Note that the events in this chapter were between the two world wars, when countries had found out in WWI that access to oil was of critical strategic importance to national security and strategies. Also, note that Kuwait and Iran were the only parts of the Middle East not included within the Red Line.
The story from The Prize chapter 7-10 is a cautionary tale that we face even today. Nmely, that there are dimensions to energy security. Simply finding oil is not enough. In this part of The Quest, we learn about the other dimensions. An argument can be made that some current policy decisions are not being true to the importance of these principles. It is important to note that we as a country are not anywhere near a position to halt fossil fuel production and still remain functional and secure.
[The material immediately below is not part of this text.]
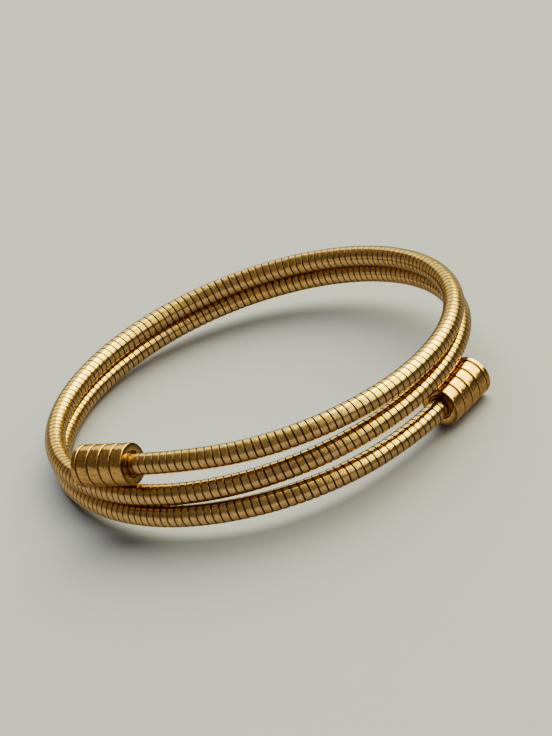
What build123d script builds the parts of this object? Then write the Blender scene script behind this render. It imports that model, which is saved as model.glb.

Therefore, for the time being, we will be dependent on oil from other places, as we will surely need it for the foreseeable future, regardless of green energy policies. It is simply the practical nature of where we are.
If we relate to the present-day argument for no fossil fuels to the early 1900s situation, you see how pivotal the US being a potential exporter actually was. We also see the dire straits Britain found itself in as they had no oil of their own, but sorely needed it for their national security. And it was not just military needs, the shortages meant no transportation or heat for the general public. Are we learning from history in setting modern day energy policy?
The dimensions of energy are:
Many non-oil related situations can impact this teamwork and thus impact the supply of oil. A non-oil related situation could be a religious difference between two countries that want to have a pipeline connection. What happens when that religious difference becomes more important than the oil profit or oil-related products? A disruption in the oil supply.